## To be done
Copy out every line of the data exactly.

## Collected data
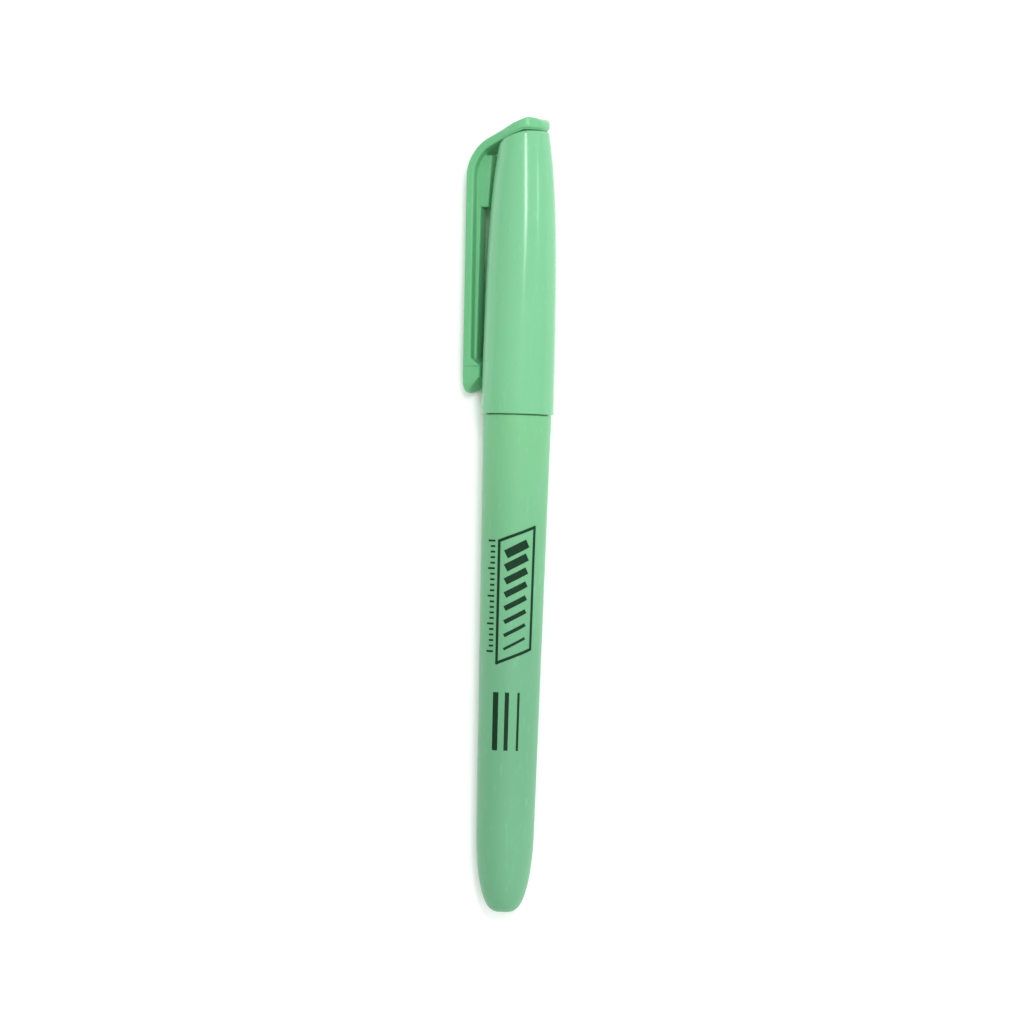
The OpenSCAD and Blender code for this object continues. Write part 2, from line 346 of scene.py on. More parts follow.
def surface_net(distance, low, high, step):
    """Points and quads of the surface where distance(u, w, z) is zero, one point in each cell."""
    low = np.array(low, float)
    count = np.ceil((np.array(high) - low) / step).astype(int) + 1
    axes = [low[k] + step * np.arange(count[k]) for k in range(3)]
    field = distance(axes[0][:, None, None], axes[1][None, :, None], axes[2][None, None, :])
    cells = count - 1
    total = np.zeros((*cells, 3))
    hits = np.zeros(cells)
    for a, b, c in np.ndindex(2, 2, 2):
        here = field[a : a + cells[0], b : b + cells[1], c : c + cells[2]]
        for k in range(3):
            if (a, b, c)[k]:
                continue
            p, q, r = [v + (i == k) for i, v in enumerate((a, b, c))]
            there = field[p : p + cells[0], q : q + cells[1], r : r + cells[2]]
            crossed = (here < 0) != (there < 0)
            share = np.where(crossed, here / np.where(crossed, here - there, 1), 0)
            for i in range(3):
                total[..., i] += crossed * ((a, b, c)[i] + share * (i == k))
            hits += crossed
    where = np.argwhere(hits > 0)
    picked = tuple(where.T)
    points = low + step * (where + total[picked] / hits[picked][:, None])
    number = np.zeros(cells, int)
    number[picked] = np.arange(len(where))
    inside = field < 0
    faces = []
    for k in range(3):
        e, f = np.eye(3, dtype=int)[(k + 1) % 3], np.eye(3, dtype=int)[(k + 2) % 3]
        ahead = np.roll(inside, -1, axis=k)
        starts = np.argwhere(inside != ahead)
        quads = np.stack([number[tuple((starts - s).T)] for s in (0 * e, e, e + f, f)], axis=1)
        outward = inside[tuple(starts.T)]
        quads[~outward] = quads[~outward][:, ::-1]
        faces += quads.tolist()
    return points, faces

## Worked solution
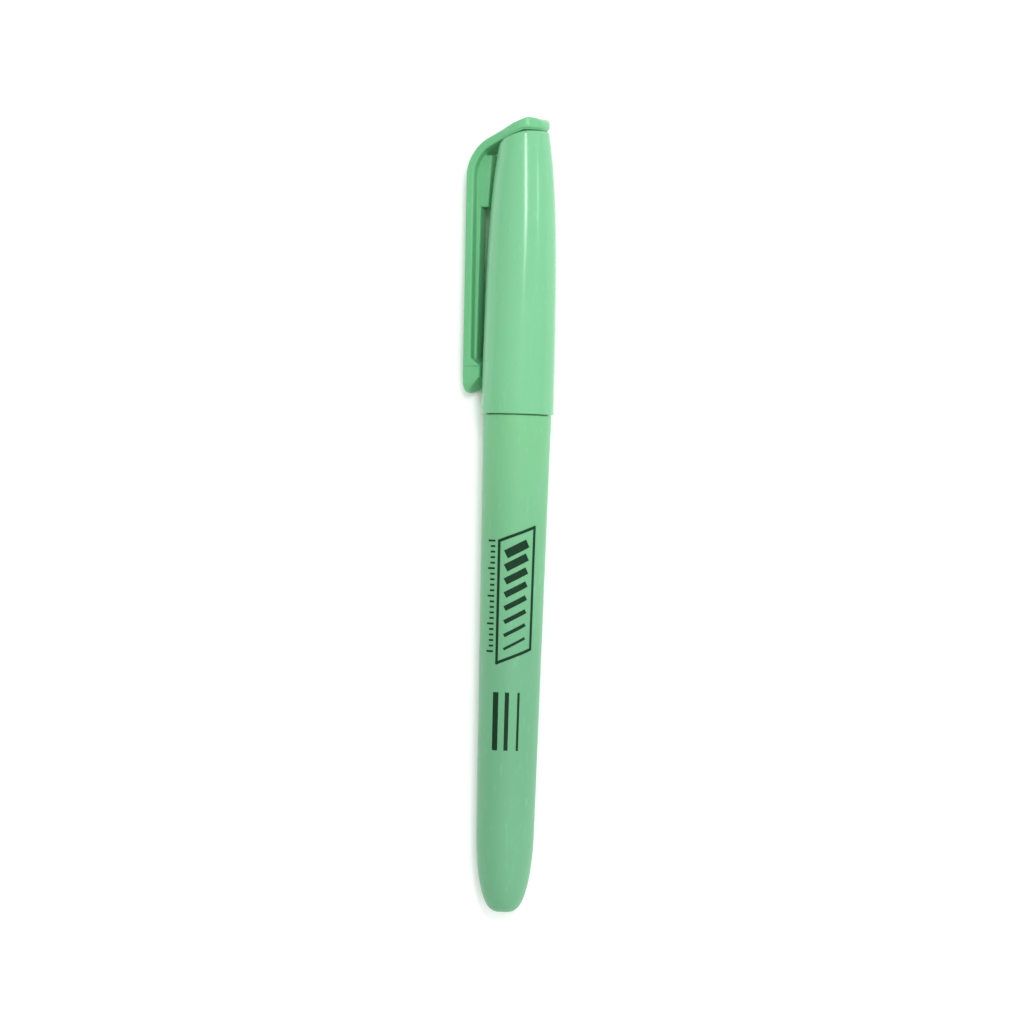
The OpenSCAD and Blender code for this object continues. Write part 2, from line 346 of scene.py on. More parts follow.
def surface_net(distance, low, high, step):
    """Points and quads of the surface where distance(u, w, z) is zero, one point in each cell."""
    low = np.array(low, float)
    count = np.ceil((np.array(high) - low) / step).astype(int) + 1
    axes = [low[k] + step * np.arange(count[k]) for k in range(3)]
    field = distance(axes[0][:, None, None], axes[1][None, :, None], axes[2][None, None, :])
    cells = count - 1
    total = np.zeros((*cells, 3))
    hits = np.zeros(cells)
    for a, b, c in np.ndindex(2, 2, 2):
        here = field[a : a + cells[0], b : b + cells[1], c : c + cells[2]]
        for k in range(3):
            if (a, b, c)[k]:
                continue
            p, q, r = [v + (i == k) for i, v in enumerate((a, b, c))]
            there = field[p : p + cells[0], q : q + cells[1], r : r + cells[2]]
            crossed = (here < 0) != (there < 0)
            share = np.where(crossed, here / np.where(crossed, here - there, 1), 0)
            for i in range(3):
                total[..., i] += crossed * ((a, b, c)[i] + share * (i == k))
            hits += crossed
    where = np.argwhere(hits > 0)
    picked = tuple(where.T)
    points = low + step * (where + total[picked] / hits[picked][:, None])
    number = np.zeros(cells, int)
    number[picked] = np.arange(len(where))
    inside = field < 0
    faces = []
    for k in range(3):
        e, f = np.eye(3, dtype=int)[(k + 1) % 3], np.eye(3, dtype=int)[(k + 2) % 3]
        ahead = np.roll(inside, -1, axis=k)
        starts = np.argwhere(inside != ahead)
        quads = np.stack([number[tuple((starts - s).T)] for s in (0 * e, e, e + f, f)], axis=1)
        outward = inside[tuple(starts.T)]
        quads[~outward] = quads[~outward][:, ::-1]
        faces += quads.tolist()
    return points, faces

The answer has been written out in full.